The neurons of an artificial neural network are simple signal-processing units. Thousands or millions of them are arranged in layers, with signals flowing from one layer to the next.
A neural network for classifying images has an input layer at the bottom with one neuron for each pixel (or three neurons per pixel for color images.) At the top of the stack is a layer with one output neuron for each possible category of image. Between the input and output layers are “hidden” layers, where features that distinguish one class from another are somehow extracted and stored.
A newly constructed neural network is a blank slate; before it can recognize anything, it must be trained. An image is presented to the input layer, and the network proposes a label. If the choice is incorrect, an error signal propagates backward through the layers, reducing the activation of the wrongly chosen output neuron. The training process does not alter the wiring diagram of the network or the internal operations of the individual neurons. Instead, it adjusts the weight, or strength, of the connections between one neuron and the next.

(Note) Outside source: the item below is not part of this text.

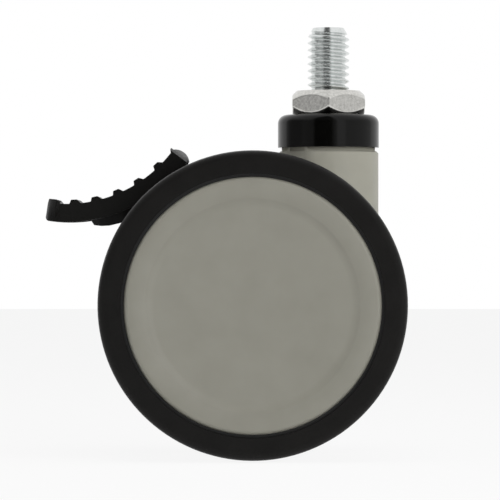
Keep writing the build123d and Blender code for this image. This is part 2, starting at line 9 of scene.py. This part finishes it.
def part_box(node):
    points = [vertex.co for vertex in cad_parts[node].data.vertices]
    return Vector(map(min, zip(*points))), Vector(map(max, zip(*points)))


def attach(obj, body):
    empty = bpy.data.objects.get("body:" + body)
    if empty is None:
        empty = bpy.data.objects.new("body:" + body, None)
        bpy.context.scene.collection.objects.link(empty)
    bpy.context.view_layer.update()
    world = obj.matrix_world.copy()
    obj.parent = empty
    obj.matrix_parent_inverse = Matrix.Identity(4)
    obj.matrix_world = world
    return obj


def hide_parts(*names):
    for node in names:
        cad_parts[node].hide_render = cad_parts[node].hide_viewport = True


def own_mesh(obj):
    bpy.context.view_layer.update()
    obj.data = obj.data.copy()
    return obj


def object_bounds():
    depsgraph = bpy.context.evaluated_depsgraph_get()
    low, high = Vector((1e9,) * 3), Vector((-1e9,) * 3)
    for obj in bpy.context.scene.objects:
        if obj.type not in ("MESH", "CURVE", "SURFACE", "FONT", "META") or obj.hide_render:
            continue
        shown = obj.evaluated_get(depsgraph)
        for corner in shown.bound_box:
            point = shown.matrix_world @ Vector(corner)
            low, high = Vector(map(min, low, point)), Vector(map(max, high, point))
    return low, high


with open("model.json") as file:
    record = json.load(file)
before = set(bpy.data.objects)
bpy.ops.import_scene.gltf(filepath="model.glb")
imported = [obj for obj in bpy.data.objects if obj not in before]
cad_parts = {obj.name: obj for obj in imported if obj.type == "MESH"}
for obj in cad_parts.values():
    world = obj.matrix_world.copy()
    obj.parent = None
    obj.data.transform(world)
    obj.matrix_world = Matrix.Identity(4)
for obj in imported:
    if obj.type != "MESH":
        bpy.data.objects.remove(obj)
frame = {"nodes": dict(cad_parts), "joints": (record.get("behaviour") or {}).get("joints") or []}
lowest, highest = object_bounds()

MM = 0.001

# ---- Studio: camera, floor, backdrop and lamps ----
# The castor hangs by its stem with its wheels just on a pale floor, in front of a pale paper
# backdrop, lit by two soft boxes at the sides, one above, and a broad front fill.
scene = bpy.context.scene
scene.view_settings.view_transform = "Standard"

camera_distance = 1.0
camera_height = -0.042
camera_across = -0.0207
view_width = 132.05 * MM
sensor_width = 36.0

camera_data = bpy.data.cameras.new("camera")
camera_data.sensor_width = sensor_width
camera_data.lens = sensor_width * camera_distance / view_width
camera_data.clip_start = 0.01
camera_data.clip_end = 20.0
camera = bpy.data.objects.new("camera", camera_data)
camera.location = (camera_across, -camera_distance, camera_height)
camera.rotation_euler = (radians(90), 0, 0)
scene.collection.objects.link(camera)
scene.camera = camera


def studio_paper(name, colour, shown):
    """Pale paper: diffuse, with its own white showing to the camera and in reflections."""
    paper = bpy.data.materials.new(name)
    paper.use_nodes = True
    nodes, links = paper.node_tree.nodes, paper.node_tree.links
    diffuse = nodes["Principled BSDF"]
    diffuse.inputs["Base Color"].default_value = (*colour, 1)
    diffuse.inputs["Roughness"].default_value = 0.9
    diffuse.inputs["Specular IOR Level"].default_value = 0.0
    white = nodes.new("ShaderNodeEmission")
    white.inputs["Strength"].default_value = 1.0
    path = nodes.new("ShaderNodeLightPath")
    seen = nodes.new("ShaderNodeMath")
    seen.operation = "MAXIMUM"
    links.new(path.outputs["Is Camera Ray"], seen.inputs[0])
    links.new(path.outputs["Is Glossy Ray"], seen.inputs[1])
    also = nodes.new("ShaderNodeMath")
    also.operation = "MAXIMUM"
    links.new(seen.outputs[0], also.inputs[0])
    links.new(path.outputs["Is Transmission Ray"], also.inputs[1])
    share = nodes.new("ShaderNodeMath")
    share.operation = "MULTIPLY"
    share.inputs[1].default_value = shown
    links.new(also.outputs[0], share.inputs[0])
    mix = nodes.new("ShaderNodeMixShader")
    links.new(share.outputs[0], mix.inputs["Fac"])
    links.new(diffuse.outputs[0], mix.inputs[1])
    links.new(white.outputs[0], mix.inputs[2])
    links.new(mix.outputs[0], nodes["Material Output"].inputs["Surface"])
    return paper


def sheet_of_paper(name, corners, paper):
    mesh = bpy.data.meshes.new(name)
    mesh.from_pydata(corners, [], [(0, 1, 2, 3)])
    sheet = bpy.data.objects.new(name, mesh)
    sheet.data.materials.append(paper)
    scene.collection.objects.link(sheet)


floor_gap = 0.2 * MM
floor_level = lowest[2] - floor_gap
paper_reach = 6.0
paper_grey = (0.86, 0.86, 0.86)
floor_corners = [(-paper_reach, -paper_reach, floor_level), (paper_reach, -paper_reach, floor_level),
                 (paper_reach, paper_reach, floor_level), (-paper_reach, paper_reach, floor_level)]
sheet_of_paper("floor", floor_corners, studio_paper("floor_paper", paper_grey, 0.9))
back_y, back_low, back_high = 2.5, -2.0, 4.0
back_corners = [(-paper_reach, back_y, back_low), (-paper_reach, back_y, back_high),
                (paper_reach, back_y, back_high), (paper_reach, back_y, back_low)]
sheet_of_paper("backdrop", back_corners, studio_paper("backdrop_paper", paper_grey, 1.0))


def studio_air():
    """Even light for matt surfaces; shiny ones see a dark room end with white screens at both sides."""
    world = bpy.data.worlds.new("studio_air")
    world.use_nodes = True
    nodes, links = world.node_tree.nodes, world.node_tree.links
    way = nodes.new("ShaderNodeTexCoord")
    split = nodes.new("ShaderNodeSeparateXYZ")
    links.new(way.outputs["Generated"], split.inputs[0])

    def math(operation, a, b=0.0, clamp=False):
        step = nodes.new("ShaderNodeMath")
        step.operation = operation
        step.use_clamp = clamp
        for socket, value in zip(step.inputs, (a, b)):
            if isinstance(value, (int, float)):
                socket.default_value = value
            else:
                links.new(value, socket)
        return step.outputs[0]

    def ramp(value, stops):
        """Grey levels at degrees of azimuth from the camera, positive to the right."""
        band = nodes.new("ShaderNodeValToRGB")
        band.color_ramp.interpolation = "EASE"
        points = band.color_ramp.elements
        while len(points) < len(stops):
            points.new(0.5)
        for point, (angle, level) in zip(points, stops):
            point.position = (angle + 180) / 360
            point.color = (level, level, level, 1)
        links.new(value, band.inputs["Fac"])
        return band.outputs["Color"]

    azimuth = math("ARCTAN2", split.outputs["X"], math("MULTIPLY", split.outputs["Y"], -1))
    turn = math("ADD", math("DIVIDE", azimuth, 2 * pi), 0.5)
    level_view = ramp(turn, ((-180, 0.9), (-120, 0.7), (-95, 0.25), (-66, 0.30), (-60, 0.40), (-38, 0.34),
                             (-30, 0.02), (4, 0.02), (16, 0.45), (21, 1.0), (35, 1.0), (42, 0.70),
                             (100, 0.72), (130, 0.9)))
    high_view = ramp(turn, ((-180, 1.0), (-75, 1.0), (-48, 0.9), (-36, 0.12), (8, 0.12), (22, 1.0),
                            (180, 1.0)))
    lift_start, lift_slope = 0.35, 3.0
    lift = math("MULTIPLY", math("SUBTRACT", split.outputs["Z"], lift_start), lift_slope, clamp=True)
    blend = nodes.new("ShaderNodeMix")
    blend.data_type = "RGBA"
    links.new(lift, blend.inputs["Factor"])
    links.new(level_view, blend.inputs["A"])
    links.new(high_view, blend.inputs["B"])
    seen = nodes.new("ShaderNodeBackground")
    links.new(blend.outputs["Result"], seen.inputs["Color"])
    felt = nodes.new("ShaderNodeBackground")
    felt.inputs["Color"].default_value = (1, 1, 1, 1)
    felt.inputs["Strength"].default_value = 0.16
    path = nodes.new("ShaderNodeLightPath")
    pick = nodes.new("ShaderNodeMixShader")
    links.new(path.outputs["Is Glossy Ray"], pick.inputs["Fac"])
    links.new(felt.outputs[0], pick.inputs[1])
    links.new(seen.outputs[0], pick.inputs[2])
    links.new(pick.outputs[0], nodes["World Output"].inputs["Surface"])
    scene.world = world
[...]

The discovery of an efficient “backpropagation” algorithm, which quickly identifies the weights that most need adjusting, was the key to making neural networks a practical tool.
Early neural networks had just one hidden layer, because deeper networks were too difficult to train. In the past 10 years this problem has been overcome by a combination of algorithmic innovation, faster hardware, and larger training sets. Networks with more than a dozen layers are now commonplace.

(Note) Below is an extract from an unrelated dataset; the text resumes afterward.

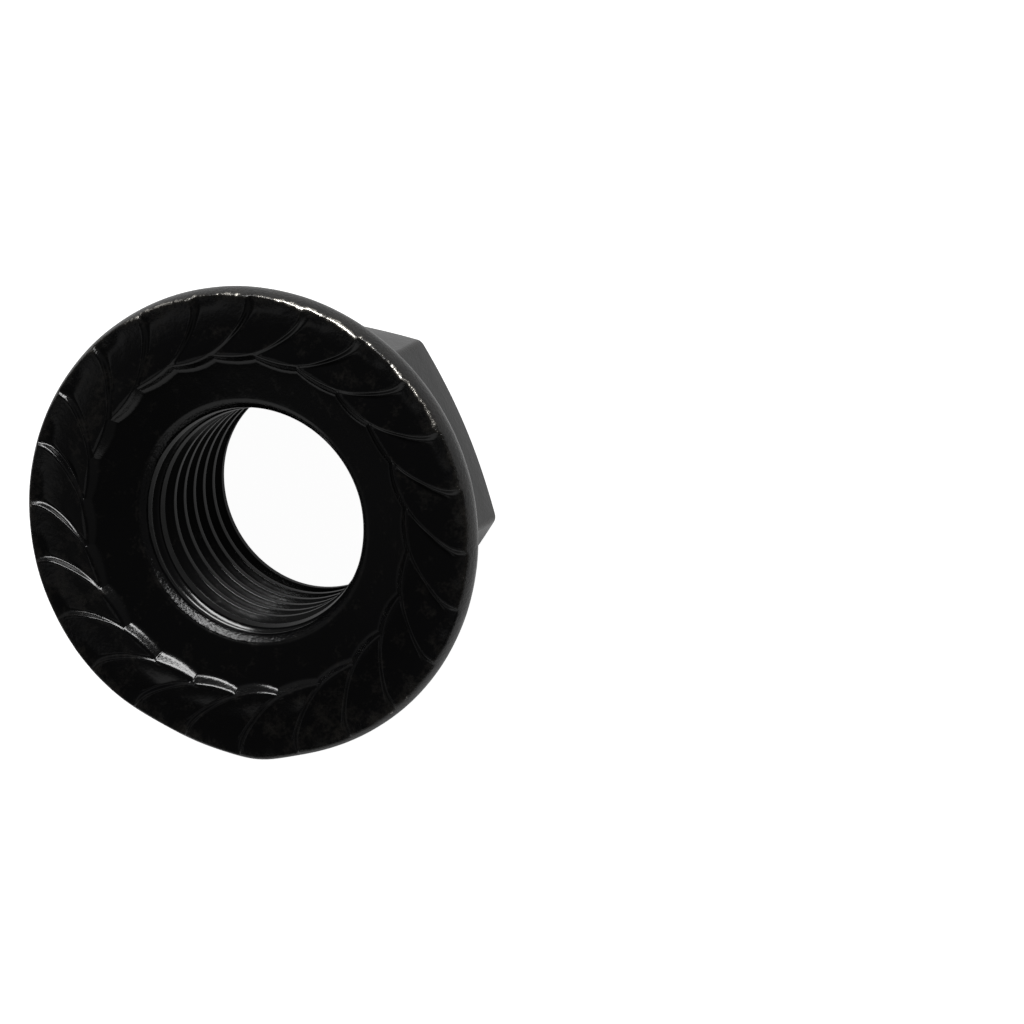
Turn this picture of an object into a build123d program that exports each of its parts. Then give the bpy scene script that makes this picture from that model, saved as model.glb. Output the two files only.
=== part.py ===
from build123d import *
import math
import os

# Serrated flange nut for an M12 fine thread, standing on its hexagon end with the serrated face up
# Sizes are in millimetres, angles in degrees, and the axis of the thread is Z

# Overall sizes
across_flats = 17.0
flange_diameter = 24.0
height = 11.4

# Thread
thread_diameter = 12.0
thread_pitch = 1.25
thread_angle = 60.0
thread_depth_share = 0.625
thread_play = 0.12
lead_in_width = 0.85
lead_in_angle = 45.0
mouth_width = 1.05
mouth_angle = 45.0
mouth_rounding = 0.4

# Hexagon
flat_count = 6
corner_drop = 1.5
end_chamfer_angle = 35.0
end_rounding = 1.2
corner_rounding = 0.3

# Flange
rim_rounding = 1.25
rim_inset = 0.3
crest_above_rim = 0.94
flange_slope = 28.0

# Recess inside the serrations
recess_diameter = 17.7
recess_bevel = 45.0
recess_bow = 0.12
dish_depth = 0.45
dish_slope = 12.0

# Serrations
tooth_count = 24
tooth_phase = 1.5
tooth_sweep = 12.5
tooth_bow = 0.34
tooth_depth = 0.3
tooth_land = 0.1
tooth_draft = 25.0
tooth_corner = 0.35
rim_land = 0.25

# How far a cut runs past the surface that it leaves, and past its own tooth in tooth pitches
overrun = 1.0
bevel_overrun = 0.1
pocket_reach = 1.5

# Sizes worked out from the ones above
corner_radius = across_flats / 2 / math.cos(math.pi / flat_count)
end_face_radius = corner_radius - corner_drop / math.tan(math.radians(end_chamfer_angle))
flange_radius = flange_diameter / 2
rim_height = height - crest_above_rim
rim_center = flange_radius - rim_rounding
crest_radius = flange_radius - rim_inset
pocket_radius = crest_radius - rim_land
slope_start = (
    rim_center + rim_rounding * math.sin(math.radians(flange_slope)),
    rim_height - rim_rounding * math.cos(math.radians(flange_slope)),
)
slope_apex = slope_start[1] - slope_start[0] * math.tan(math.radians(flange_slope))

sharp_thread_depth = thread_pitch / 2 / math.tan(math.radians(thread_angle / 2))
minor_radius = (thread_diameter + thread_play) / 2 - thread_depth_share * sharp_thread_depth
lead_in_radius = minor_radius + lead_in_width
lead_in_depth = lead_in_width / math.tan(math.radians(lead_in_angle))
mouth_radius = minor_radius + mouth_width
mouth_depth = mouth_width / math.tan(math.radians(mouth_angle))

recess_radius = recess_diameter / 2
dish_radius = recess_radius - dish_depth * math.tan(math.radians(recess_bevel))
dish_apex = height - dish_depth - dish_radius * math.tan(math.radians(dish_slope))
lead_in_height = dish_apex + lead_in_radius * math.tan(math.radians(dish_slope))

tooth_pitch = 360 / tooth_count
tooth_inner = tooth_phase
tooth_outer = tooth_phase - tooth_sweep
step_width = tooth_depth * math.tan(math.radians(tooth_draft))
crest_offset = step_width + tooth_land


def at(radius, angle, z=0.0):
    """The point at a radius, an angle and a height about the thread's axis."""
    turn = math.radians(angle)
    return Vector(radius * math.cos(turn), radius * math.sin(turn), z)


# The hexagon, with rounded corners and the chamfered, slightly rounded end
with BuildPart() as hexagon:
    with BuildSketch():
        RegularPolygon(radius=corner_radius, side_count=flat_count)
    extrude(amount=rim_height)
    fillet(hexagon.edges().filter_by(Axis.Z), radius=corner_rounding)
    with BuildSketch(Plane.XZ) as end_outline:
        with BuildLine():
            chamfer_width = corner_radius + overrun - end_face_radius
            chamfer_top = chamfer_width * math.tan(math.radians(end_chamfer_angle))
            Polyline(
                (0, 0),
                (end_face_radius, 0),
                (corner_radius + overrun, chamfer_top),
                (corner_radius + overrun, rim_height),
                (0, rim_height),
                close=True,
            )
        make_face()
        end_corner = end_outline.vertices().filter_by_position(Axis.X, end_face_radius, end_face_radius)
        fillet(end_corner, radius=end_rounding)
    revolve(axis=Axis.Z, mode=Mode.INTERSECT)

# The flange, a shallow cone on the hexagon side that ends in a rounded rim
with BuildPart() as flange:
    with BuildSketch(Plane.XZ):
        with BuildLine():
            slope = Line((0, slope_apex), slope_start)
            lower_rim = TangentArc(slope @ 1, (flange_radius, rim_height), tangent=slope % 1)
            upper_rim = TangentArc(lower_rim @ 1, (crest_radius, height), tangent=(0, 1))
            Polyline(upper_rim @ 1, (0, height), slope @ 0)
        make_face()
    revolve(axis=Axis.Z)

# The recess inside the serrations, a shallow cone with one sloping facet for each tooth
with BuildPart() as recess:
    with BuildSketch(Plane.XY.offset(height - overrun)):
        kink_radius = recess_radius - overrun * math.tan(math.radians(recess_bevel))
        side_radius = kink_radius * math.cos(math.radians(tooth_pitch / 2)) - recess_bow
        with BuildLine():
            for tooth in range(tooth_count):
                kink = tooth_phase + tooth * tooth_pitch
                ThreePointArc(
                    at(kink_radius, kink),
                    at(side_radius, kink + tooth_pitch / 2),
                    at(kink_radius, kink + tooth_pitch),
                )
        make_face()
    extrude(amount=overrun + bevel_overrun, taper=-recess_bevel)
    with BuildSketch(Plane.XZ):
        with BuildLine():
            Polyline(
                (0, dish_apex),
                (flange_radius, dish_apex + flange_radius * math.tan(math.radians(dish_slope))),
                (flange_radius, height + 2 * overrun),
                (0, height + 2 * overrun),
                close=True,
            )
        make_face()
    revolve(axis=Axis.Z, mode=Mode.INTERSECT)

# One serration, the wedge of metal taken out between a tooth's step and the next tooth's crest
crest_start = at(recess_radius, tooth_inner - tooth_pitch, height)
crest_end = at(pocket_radius, tooth_outer - tooth_pitch, height)
crest_chord = (crest_end - crest_start).normalized()
downhill = Vector(0, 0, 1).cross(crest_chord)
step_middle = at((recess_radius + pocket_radius) / 2, (tooth_inner + tooth_outer) / 2, height)
ramp_run = (step_middle - crest_start).dot(downhill) - crest_offset
ramp_angle = math.degrees(math.atan2(tooth_depth, ramp_run))
ramp_plane = Plane(
    origin=crest_start + downhill * crest_offset,
    x_dir=crest_chord,
    z_dir=Vector(0, 0, math.cos(math.radians(ramp_angle))) + downhill * math.sin(math.radians(ramp_angle)),
)


def on_ramp(radius, angle):
    """The point of the ramp plane at a radius and an angle, in the plane's own two directions."""
    point = at(radius, angle, height)
    across = (point - ramp_plane.origin).dot(downhill)
    point -= Vector(0, 0, across * math.tan(math.radians(ramp_angle)))
    local = ramp_plane.to_local_coords(point)
    return (local.X, local.Y)


with BuildPart() as serration:
    with BuildSketch(ramp_plane) as pocket:
        with BuildLine():
            step = SagittaArc(
                on_ramp(recess_radius, tooth_inner),
                on_ramp(pocket_radius, tooth_outer),
                -tooth_bow,
            )
            edge = ThreePointArc(
                step @ 1,
                on_ramp(pocket_radius, tooth_outer - pocket_reach * tooth_pitch / 2),
                on_ramp(pocket_radius, tooth_outer - pocket_reach * tooth_pitch),
            )
            Polyline(
                edge @ 1,
                on_ramp(recess_radius - overrun, tooth_inner - pocket_reach * tooth_pitch),
                on_ramp(recess_radius - overrun, tooth_inner + tooth_pitch / 2),
                step @ 0,
            )
        make_face()
        fillet(pocket.vertices().sort_by_distance(step @ 1)[0], radius=tooth_corner)
    extrude(amount=overrun, taper=-tooth_draft)

# The threaded bore at its minor diameter, with a lead-in at the serrated face and at the hexagon end
with BuildPart() as bore:
    with BuildSketch(Plane.XZ):
        mouth_overrun = overrun * math.tan(math.radians(mouth_angle))
        lead_in_overrun = overrun * math.tan(math.radians(lead_in_angle))
        with BuildLine():
            Polyline(
                (0, -overrun),
                (mouth_radius + mouth_overrun, -overrun),
                (minor_radius, mouth_depth),
                (minor_radius, lead_in_height - lead_in_depth),
                (lead_in_radius + lead_in_overrun, lead_in_height + overrun),
                (0, lead_in_height + overrun),
                close=True,
            )
        make_face()
    revolve(axis=Axis.Z)

# The finished nut
with BuildPart() as nut:
    add(hexagon.part)
    add(flange.part)
    add(recess.part, mode=Mode.SUBTRACT)
    with PolarLocations(0, tooth_count):
        add(serration.part, mode=Mode.SUBTRACT)
    add(bore.part, mode=Mode.SUBTRACT)
    mouth_edge = nut.edges().filter_by(GeomType.CIRCLE).group_by(Axis.Z)[0].sort_by(SortBy.RADIUS)[0]
    fillet(mouth_edge, radius=mouth_rounding)

nut.part.label = "serrated_flange_nut"
os.makedirs("parts", exist_ok=True)
export_step(nut.part, "parts/serrated_flange_nut.step")
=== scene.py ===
"""Serrated flange nut in black coated steel, with worn edges and a cut metric fine thread.

The nut stands on its hexagon end with the serrated face up, and its thread runs along Z.
Lengths are in metres and angles in degrees, unless a name says otherwise.
"""

import logging
import math
import random
from abc import ABC, abstractmethod
from dataclasses import dataclass, field
from enum import Enum
from typing import ClassVar

import bmesh
import bpy
from mathutils import Matrix, Vector, noise


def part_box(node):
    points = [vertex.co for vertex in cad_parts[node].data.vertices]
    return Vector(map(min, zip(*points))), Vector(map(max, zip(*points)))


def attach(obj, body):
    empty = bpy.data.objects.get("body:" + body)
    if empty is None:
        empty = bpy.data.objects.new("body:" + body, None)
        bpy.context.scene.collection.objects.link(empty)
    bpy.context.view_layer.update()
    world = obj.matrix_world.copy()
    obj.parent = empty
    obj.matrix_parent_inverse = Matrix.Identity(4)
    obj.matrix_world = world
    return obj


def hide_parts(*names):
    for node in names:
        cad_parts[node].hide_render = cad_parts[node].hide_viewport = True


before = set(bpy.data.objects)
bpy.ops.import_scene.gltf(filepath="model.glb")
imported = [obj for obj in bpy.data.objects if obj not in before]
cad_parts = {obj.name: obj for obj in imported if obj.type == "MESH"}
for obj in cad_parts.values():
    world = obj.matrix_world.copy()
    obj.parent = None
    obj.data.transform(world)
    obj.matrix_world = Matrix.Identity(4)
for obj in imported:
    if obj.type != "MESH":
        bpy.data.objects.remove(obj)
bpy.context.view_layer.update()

log = logging.getLogger("flange_nut")

MM = 0.001
NODE = "serrated_flange_nut"
# Vertex attribute of wear; on the serrated face it also carries painted sheen and painted glints.
WEAR_AND_SHEEN = "wear"
GRIT = "grit"
ROW = "row"
MERGE_DISTANCE = 1e-7
SLOPE_STEP = 0.01 * MM
WHITE = (1.0, 1.0, 1.0, 1.0)
Colour = tuple[float, float, float, float]
Socket = bpy.types.NodeSocket


def soft_min(first: float, second: float, width: float) -> float:
    """Return the lower of two heights, blended where they differ by less than a width."""
    near = max(width - abs(first - second), 0.0) / width
    return min(first, second) - near * near * width / 4


def soft_max(first: float, second: float, width: float) -> float:
    """Return the higher of two heights, blended as soft_min does."""
    return -soft_min(-first, -second, width)


def smooth_step(value: float) -> float:
    """Return 0 below 0, 1 above 1 and a smooth rise in between."""
    share = min(max(value, 0.0), 1.0)
    return share * share * (3 - 2 * share)


def bell(value: float, width: float) -> float:
    """Return 1 at a value of 0, falling off smoothly over a width."""
    return math.exp(-((value / width) ** 2))


def gather(share: float, slope: float, power: float) -> float:
    """Return a share from -1 to 1 drawn towards 0, where a slope is left of the even spacing."""
    size = abs(share)
    return math.copysign(slope * size + (1 - slope) * size**power, share)


def gather_to_end(share: float) -> float:
    """Return an even share from 0 to 1 drawn towards 1."""
    return 1 - (1 - share) ** 2


def shares(steps: int) -> list[float]:
    """Return the even shares of a stretch at the end of each of its steps."""
    return [step / steps for step in range(1, steps + 1)]


def turned(radius: float, azimuth: float, z: float) -> Vector:
    """Return the point at a radius, an azimuth in degrees and a height."""
    turn = math.radians(azimuth)
    return Vector((radius * math.cos(turn), radius * math.sin(turn), z))


def link(name: str, data: bpy.types.ID) -> bpy.types.Object:
    """Make an object of some data and link it to the scene."""
    made = bpy.data.objects.new(name, data)
    bpy.context.scene.collection.objects.link(made)
    return made


@dataclass(frozen=True)
class Patch:
    """Something that shows most round one azimuth, and fades off on both sides."""

    azimuth: float
    width: float
    amount: float

    def at(self, azimuth: float) -> float:
        """Return how much of it there is at an azimuth."""
        away = (azimuth - self.azimuth + 180) % 360 - 180
        return self.amount * bell(away, self.width)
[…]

Some networks are fully connected: Every neuron in a layer receives input from every neuron in the layer below. The new image-recognition networks are built on a different plan. In most of the layers each neuron receives inputs from only a small region of the layer below—perhaps a 3×3 or 5×5 square. All of these patches share the same set of weights, and so they detect the same motifs, regardless of position in the image plane. The result of applying such position-independent filters is known as convolution, and image-processing systems built in this way are called convolutional neural networks, or convnets.
The convnet architecture creates a natural hierarchy of image structures. In the lower layers of the network each neuron sees a neighborhood of only a few pixels, but as information propagates upward it diffuses over wider areas. Thus small-scale features (eyes, nose, mouth) later become elements of a coherent whole (a face).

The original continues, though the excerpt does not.